In the ever shifting world of copyright and user-rights there have been some interesting developments over the last few weeks.
This New York Times article begins:
“A trade group that includes Google Inc., Microsoft Corp. and other high-tech companies has asked federal regulators to order changes in copyright warnings.”
It is the Computer and Communications Industry Association’s position that the strict (and somewhat fear-inducing) copyright warnings that content owners (NBC, NFL, etc.) are placing on their products are misleading consumers about their rights under fair use laws. Of course in Canada we have our fair dealing provisions but the basic principal is the same, regarding the question about whether content owners are overreaching in their efforts to protect their materials.
In an effort to bring more attention to this issue, an American professor has been going through an ongoing battle with the NFL over the use of a brief Superbowl clip she put up on YouTube.
A Wall Street Journal article also reports on this issue and mentions how it also applies to printed materials:
The CCIA said copyright holders should let audiences know they may have a right to reproduce some of the work. They even provide examples of how it can be done, as in this warning in the John Wiley & Son’s 2007 book “Hotel California.” The warning says, “No part of this publication may be reproduced…except as permitted under Section 107 or 108 of the United States Copyright Act,” referring to the sections that deal with fair use and reproduction by libraries and archives.
While the CCIA has some praise for how John Wiley & Sons provide a “fair and balanced” copyright warning they apparently don’t feel the same way about Reed Elsevier:
“A spokesman for Reed Elsevier PLC’s Harcourt Inc., one of the publishers named in the complaint, said he hadn’t seen it and declined to comment.”
It is interesting to see the group making this complaint includes Microsoft and Google, considering that a few months ago Microsoft was trying portray themselves as the righteous protectors of copyright compared to Google who they accuse of having a laissez-faire attitude to copyright violations on their services.
This article from IP Democracy and this one from Search Engine Land provide some interesting quotes and analysis that make you wonder how it is possible that these two companies are now working together on the issue of copyright. I suppose the answer can partly be summed up by a quote from the New York Times article above by law professor Roger Schecter:
“We’re getting into these fights because the law is lagging behind technology.”
Or to put it another way, digital media, copyright law and mutual self-interest make strange bedfellows.
Focusing on this issue from a library perspective, Howard Knopf at Excess Copyright mentions that the American based Library Copyright Alliance has come out in support of the CCIA’s efforts and mentions that:
“It would be really nice if Canadian libraries could more often take such strong, unified and useful positions on copyright matters.”
The issue of Canadian libraries/educational institutions and copyright can’t be discussed without bringing in our friend Access Copyright. The U of T Faculty Blog delves into this, claiming that a copyright warning Access Copyright requires schools to affix to material in coursepacks, “is highly inaccurate and misstates the law.”

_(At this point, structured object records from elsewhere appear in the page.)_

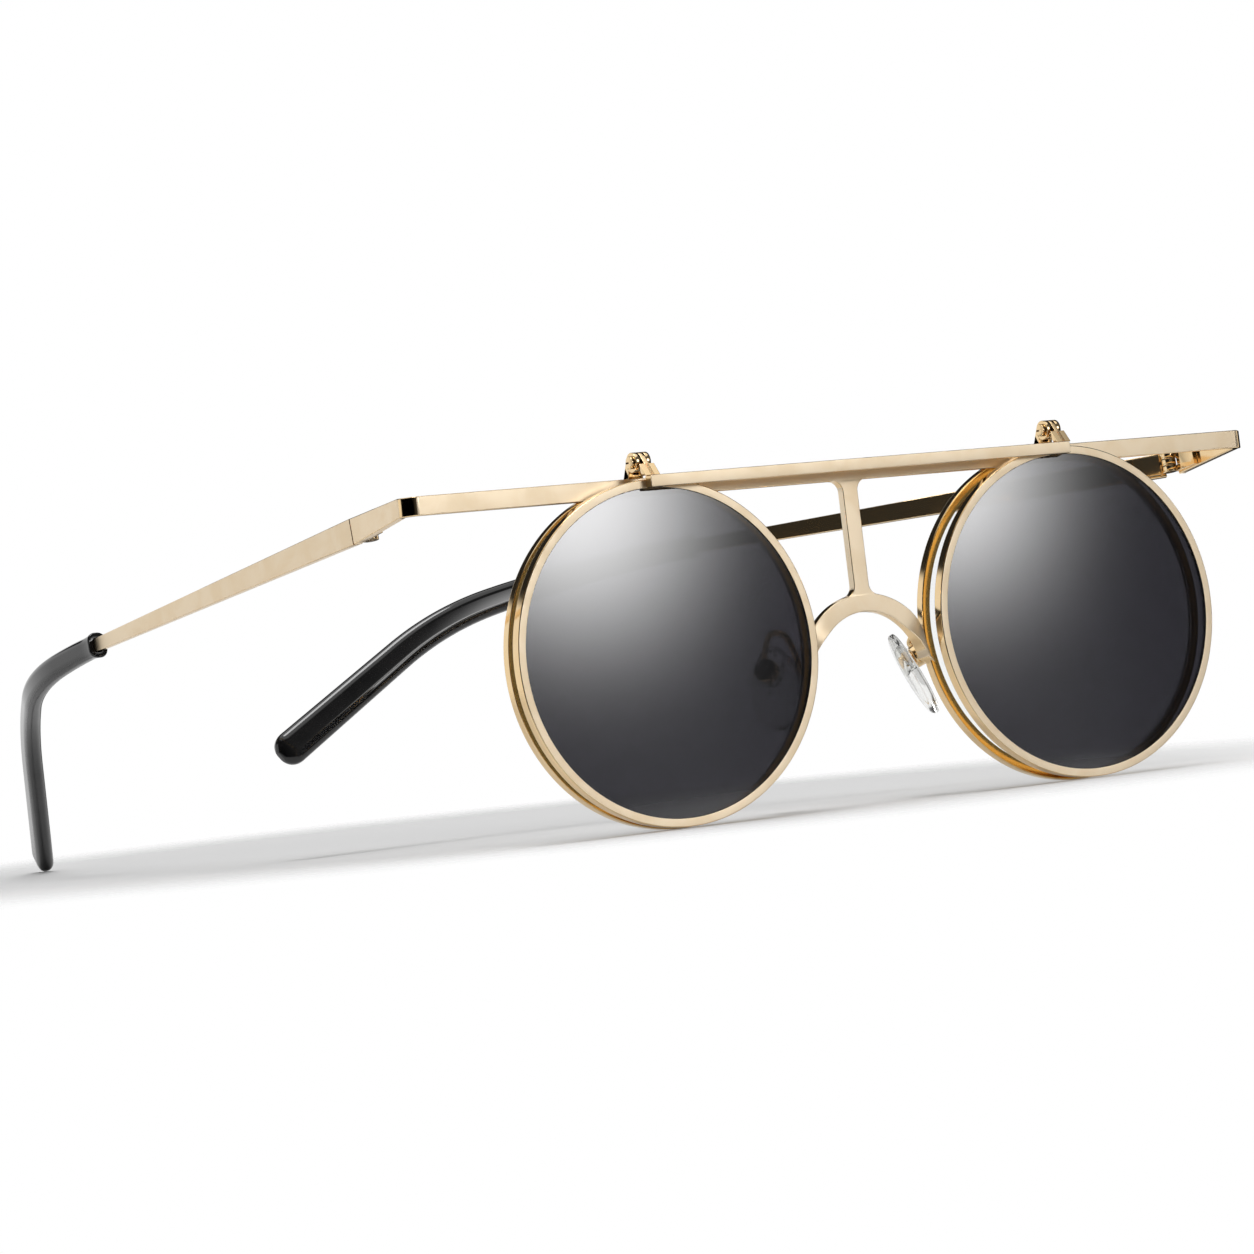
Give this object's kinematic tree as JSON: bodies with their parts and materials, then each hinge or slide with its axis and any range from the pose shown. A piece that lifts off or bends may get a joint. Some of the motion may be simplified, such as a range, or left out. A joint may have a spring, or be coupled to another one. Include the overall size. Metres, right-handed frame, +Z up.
{
  "type": "round flip-up glasses",
  "caption": "Round wire-frame glasses with clear lenses, a dark round front that hinges up on the brow bar, folding temples with black sleeves, and rocking nose pads.",
  "frame": {"origin": "middle of the glasses' outline on the surface they stand on, with the left temple open and the right one half folded", "axes": "+Z up, +Y from the lenses back along the open temple, +X to the right of someone who faces the glasses"},
  "size_m": [0.153, 0.1586, 0.0529],
  "materials": {
    "gold": "polished",
    "screw": "polished",
    "acetate": "gloss",
    "dark_lens": "gloss",
    "clear_lens": "gloss",
    "silicone": "soft gloss"
  },
  "bodies": {
    "frame": {"brow_bar": "gold", "nose_bridge": "gold", "rear_rim_left": "gold", "rear_rim_right": "gold", "rear_lens_left": "clear_lens", "rear_lens_right": "clear_lens", "pad_arm_left": "gold", "pad_arm_right": "gold", "endpiece_hinge_left": "gold", "endpiece_hinge_right": "gold", "temple_hinge_screw_left": "screw", "temple_hinge_screw_right": "screw", "flip_hinge_base_left": "gold", "flip_hinge_base_right": "gold", "flip_hinge_screw_left": "screw", "flip_hinge_screw_right": "screw"},
    "flip_front": {"flip_bar": "gold", "flip_rim_left": "gold", "flip_rim_right": "gold", "dark_lens_left": "dark_lens", "dark_lens_right": "dark_lens", "flip_hinge_leaf_left": "gold", "flip_hinge_leaf_right": "gold"},
    "temple_arm_left": {"temple_left": "gold", "temple_hinge_left": "gold", "temple_tip_left": "acetate"},
    "temple_arm_right": {"temple_right": "gold", "temple_hinge_right": "gold", "temple_tip_right": "acetate"},
    "pad_left": {"nose_pad_left": "silicone", "pad_insert_left": "gold"},
    "pad_right": {"nose_pad_right": "silicone", "pad_insert_right": "gold"}
  },
  "joints": [
    {"name": "flip_front_hinge", "type": "hinge", "parent": "frame", "child": "flip_front", "pos_m": [0.00446, -0.07531, 0.05116], "axis": [-1, 0, 0], "range_deg": [0, 110]},
    {"name": "temple_left_fold", "type": "hinge", "parent": "frame", "child": "temple_arm_left", "pos_m": [-0.06474, -0.05826, 0.04556], "axis": [0, -0.1488, -0.9889], "range_deg": [0, 45]},
    {"name": "temple_right_fold", "type": "hinge", "parent": "frame", "child": "temple_arm_right", "pos_m": [0.07366, -0.05826, 0.04556], "axis": [0, 0.1488, 0.9889], "range_deg": [-67.9, 24.6]},
    {"name": "nose_pad_left_rock", "type": "hinge", "parent": "frame", "child": "pad_left", "pos_m": [-0.00894, -0.06729, 0.02041], "axis": [-0.52, 0.7918, -0.3205], "range_deg": [-10, 10]},
    {"name": "nose_pad_right_rock", "type": "hinge", "parent": "frame", "child": "pad_right", "pos_m": [0.01786, -0.06729, 0.02041], "axis": [0.52, 0.7918, -0.3205], "range_deg": [-10, 10]}
  ]
}
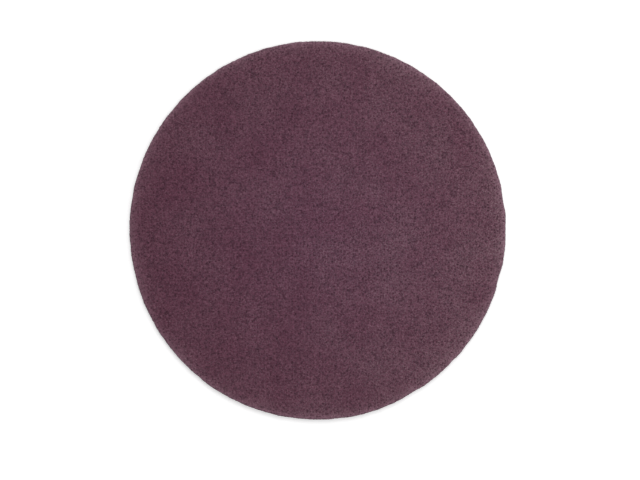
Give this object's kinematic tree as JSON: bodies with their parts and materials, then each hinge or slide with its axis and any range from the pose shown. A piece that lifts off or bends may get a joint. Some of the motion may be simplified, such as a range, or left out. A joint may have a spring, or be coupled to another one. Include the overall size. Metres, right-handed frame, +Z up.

Michael Geist mentions the novel idea of requiring that the cultural bodies that receive some-level of public funding should be required to use non-misleading copyright notices on their published works or they would not receive funding.
While Canadian institutions grudgingly accept Access Copyright’s role in overseeing usage of print-based materials, their is a wariness of allowing them to gain a foothold in the growing sphere of digital materials (online course reserves, course management systems, etc.).
This does mean that schools are responsible for contacting individual publishers for the use of their materials in an electronic format. Needless to say this is a labour intensive process that often leaves those requesting the use of the material frustrated.
It appears that the Copyright Clearance Center (the US version of Access Copyright) is moving ahead with an annual license for academic institutions that goes beyond the blanket paper-to-paper license most Canadian institutions have.
“Copyright Clearance Center, Inc. (CCC), the world’s largest provider of text-licensing solutions, today announced the launch of the Annual Copyright License for academic institutions, a single license that provides faculty and staff with convenient, pre-approved permissions to use content in course management systems, paper and electronic coursepacks, electronic library reserves, research collaboration and more.”
Some people raise the issue about whether signing on to agreements like this will lead to a weakening of efforts to maintain fair use rights.
The June 29, 2007 issue of the Chronicle of Higher Education has an article (password protected) about Middlebury Colleges’ partnership with the CCC in shaping this licensing product.
While the article has praise for how this license simplifies the copyright clearance process, this article from a California State University at Northridge paper points out how the gaps in the number of participating publishers means they currently are not interested in signing up for such a license.
For those of us stick in the middle of the tug-of-war between users and content providers there is some hope that steps are being taken to acknowledge the reality that in the digital age users want more flexibility with how they can use material they have paid for.